Dominican Republic 1966

O. E. Moscoso, Dominican Patriot, Dies in New York

Written: by Harry Ring in 1966;
First published: December 26, 1966;
Source: The Militant, Vol. 30, No. 47, 1966, p. 5;
Transcribed: Amaury Rodriguez, 2014.

NEW YORK — Dr. Octavio E. Moscoso, long-time fighter for Dominican independence, died here Dec. 13 after a protracted illness. He was 77.

For nearly two years, as the result of glaucoma, he was blind. Yet, with the aid of several friends, he continued to live in his own apartment and maintained his deep interest in political affairs.

Dr. Moscoso was from a leading Dominican family. His father, Juan Elias Moscoso, had been a Dominican Supreme Court justice and, later, secretary of state.

Dr. Moscoso came here in his youth to complete his education at Columbia University. He first obtained a medical degree and then went on to a Ph.D in Spanish literature. He was an unusually cultured man, with a particular deep and extensive appreciation of music.

Politics Primary

For many years, Dr. Moscoso was editor of a Spanish-language edition of Vogue magazine. But his primary interest and activity was always politics.

Prior to the advent of Trujillo to power, Dr. Moscoso served the Dominican government in various capacities.
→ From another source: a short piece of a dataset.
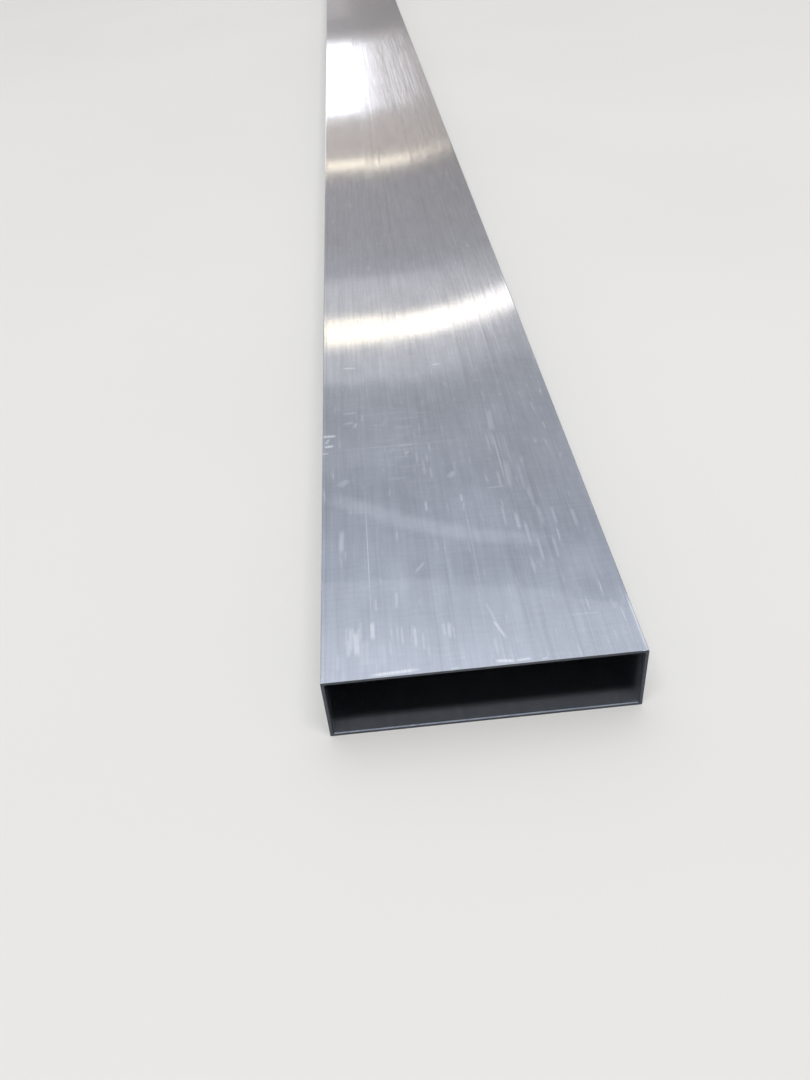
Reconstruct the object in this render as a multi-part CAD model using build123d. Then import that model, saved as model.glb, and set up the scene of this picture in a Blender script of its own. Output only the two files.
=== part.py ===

He was nominated by the Dominican union movement as its representative to the early International Labor Organization, then an agency of the League of Nations.

From the outset in 1916, Dr. Moscoso opposed the U.S. occupation of his country. Within weeks after Trujillo came to power, he was tried in absentia by the dictator and sentenced to 30 years imprisonment, forcing him to live in exile.

Throughout, Dr. Moscoso played a prominent role in the Dominican exile movement and was a militant opponent of the Trujillo dictatorship and its U.S. sponsors.

An early partisan of the Cuban Revolution, Dr. Moscoso’s political thinking evolved apace as the revolution deepened. From a Dominican nationalist he developed, in his 70s, into a revolutionary socialist. He became a sympathizer of the Socialist Workers Party and was a devoted supporter of The Militant.

He was widely known in Latin American political circles and had a special interest in Latin American affairs. One of the particular frustrations of his last months of total confinement was his inability to participate in the recently formed U.S. Committee for Justice for Latin American Political Prisoners. He was encouraged by the formation of the committee and followed its activity with the greatest interest.

Dr. Moscoso was a gracious, dignified gentleman of the old school. But the most striking and attractive things about him was a revolutionary optimism and enthusiasm that is usually associated with youth.